Records that describe objects:
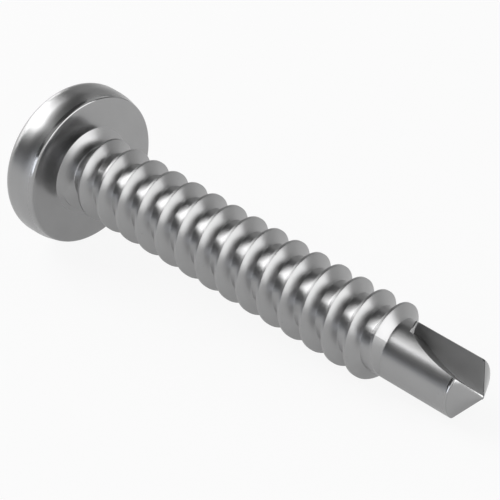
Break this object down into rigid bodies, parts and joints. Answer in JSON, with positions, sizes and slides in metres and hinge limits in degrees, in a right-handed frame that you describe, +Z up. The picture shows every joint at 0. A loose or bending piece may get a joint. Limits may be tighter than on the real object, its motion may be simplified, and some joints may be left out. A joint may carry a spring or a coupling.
{
  "type": "self drilling screw",
  "caption": "Pan head self drilling screw: cross recess in the head, a cone under it, thread along most of the shank and a fluted drill point.",
  "frame": {"origin": "on the floor, under the middle of the box around the lying screw", "axes": "+X along the screw from the head to the drill point, which lies lower; +Z up; the screw rests on the rim of its head and on the crest of its last turn"},
  "size_m": [0.0334, 0.0094, 0.0095],
  "materials": {
    "steel": "smooth and bright"
  },
  "bodies": {
    "root": {"screw": "steel"}
  },
  "joints": []
}
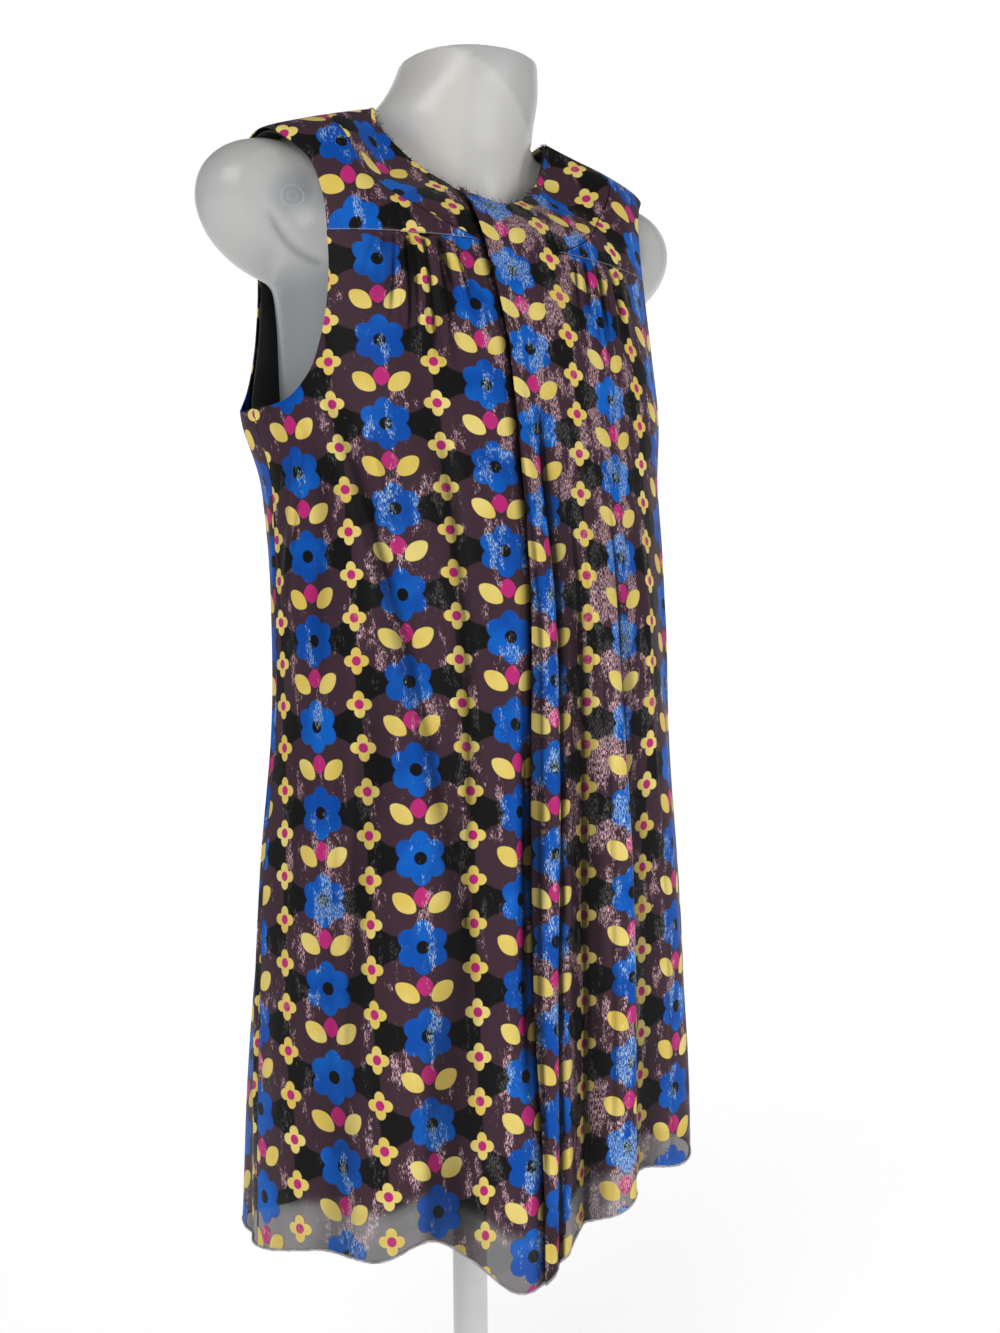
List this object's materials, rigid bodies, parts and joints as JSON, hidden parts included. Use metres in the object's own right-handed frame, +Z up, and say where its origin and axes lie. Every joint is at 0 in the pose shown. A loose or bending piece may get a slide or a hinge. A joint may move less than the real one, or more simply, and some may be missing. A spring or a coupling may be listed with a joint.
{
  "type": "sleeveless shift dress on a limbless torso dress form with a pole stand",
  "caption": "Sleeveless shift dress with gathered front yokes, a folded centre panel and a black lining, worn by a limbless pale torso form on a round-based pole stand",
  "frame": {"origin": "The middle of the stand's underside, on the surface that it stands on.", "axes": "+Z is up, along the pole. The wearer's front faces -Y, so the wearer's left is +X."},
  "size_m": [0.4532, 0.3045, 1.19],
  "materials": {
    "printed_cloth": "printed satin with metallic flecks",
    "lining_cloth": "plain black",
    "form_shell": "satin",
    "stand_plate": "satin",
    "stand_tube": "satin"
  },
  "bodies": {
    "root": {"front_right": "printed_cloth", "front_left": "printed_cloth", "yoke_right": "printed_cloth", "yoke_left": "printed_cloth", "neck_band_right": "printed_cloth", "neck_band_left": "printed_cloth", "back": "printed_cloth", "lining_front": "lining_cloth", "lining_back": "lining_cloth", "torso_form": "form_shell", "stand_flange": "stand_plate", "stand_pole": "stand_tube", "stand_collar": "stand_plate", "stand_base": "stand_plate"}
  },
  "joints": []
}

To do — Produce an exact copy of all the records.

Exercise solution —
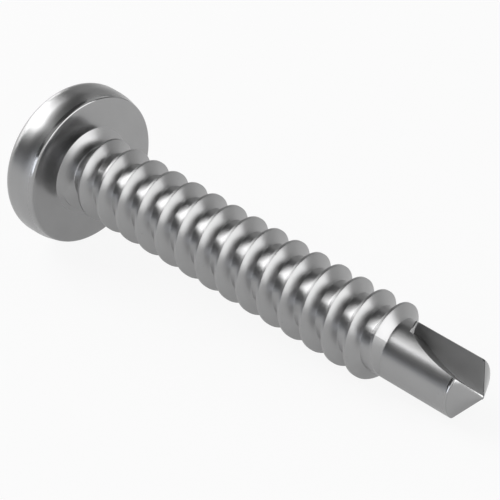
Break this object down into rigid bodies, parts and joints. Answer in JSON, with positions, sizes and slides in metres and hinge limits in degrees, in a right-handed frame that you describe, +Z up. The picture shows every joint at 0. A loose or bending piece may get a joint. Limits may be tighter than on the real object, its motion may be simplified, and some joints may be left out. A joint may carry a spring or a coupling.
{
  "type": "self drilling screw",
  "caption": "Pan head self drilling screw: cross recess in the head, a cone under it, thread along most of the shank and a fluted drill point.",
  "frame": {"origin": "on the floor, under the middle of the box around the lying screw", "axes": "+X along the screw from the head to the drill point, which lies lower; +Z up; the screw rests on the rim of its head and on the crest of its last turn"},
  "size_m": [0.0334, 0.0094, 0.0095],
  "materials": {
    "steel": "smooth and bright"
  },
  "bodies": {
    "root": {"screw": "steel"}
  },
  "joints": []
}
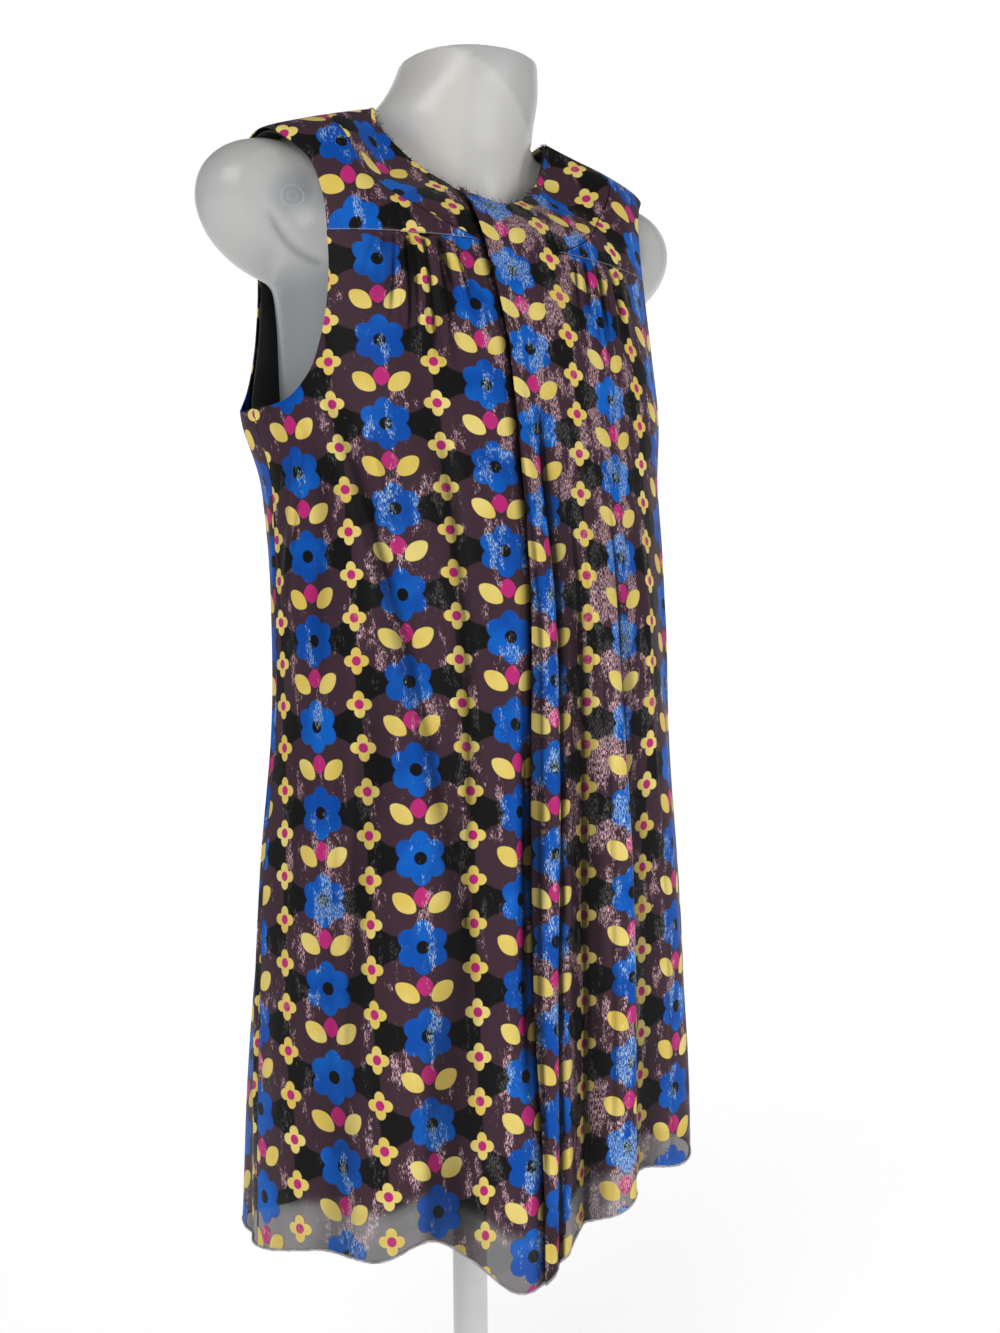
List this object's materials, rigid bodies, parts and joints as JSON, hidden parts included. Use metres in the object's own right-handed frame, +Z up, and say where its origin and axes lie. Every joint is at 0 in the pose shown. A loose or bending piece may get a slide or a hinge. A joint may move less than the real one, or more simply, and some may be missing. A spring or a coupling may be listed with a joint.
{
  "type": "sleeveless shift dress on a limbless torso dress form with a pole stand",
  "caption": "Sleeveless shift dress with gathered front yokes, a folded centre panel and a black lining, worn by a limbless pale torso form on a round-based pole stand",
  "frame": {"origin": "The middle of the stand's underside, on the surface that it stands on.", "axes": "+Z is up, along the pole. The wearer's front faces -Y, so the wearer's left is +X."},
  "size_m": [0.4532, 0.3045, 1.19],
  "materials": {
    "printed_cloth": "printed satin with metallic flecks",
    "lining_cloth": "plain black",
    "form_shell": "satin",
    "stand_plate": "satin",
    "stand_tube": "satin"
  },
  "bodies": {
    "root": {"front_right": "printed_cloth", "front_left": "printed_cloth", "yoke_right": "printed_cloth", "yoke_left": "printed_cloth", "neck_band_right": "printed_cloth", "neck_band_left": "printed_cloth", "back": "printed_cloth", "lining_front": "lining_cloth", "lining_back": "lining_cloth", "torso_form": "form_shell", "stand_flange": "stand_plate", "stand_pole": "stand_tube", "stand_collar": "stand_plate", "stand_base": "stand_plate"}
  },
  "joints": []
}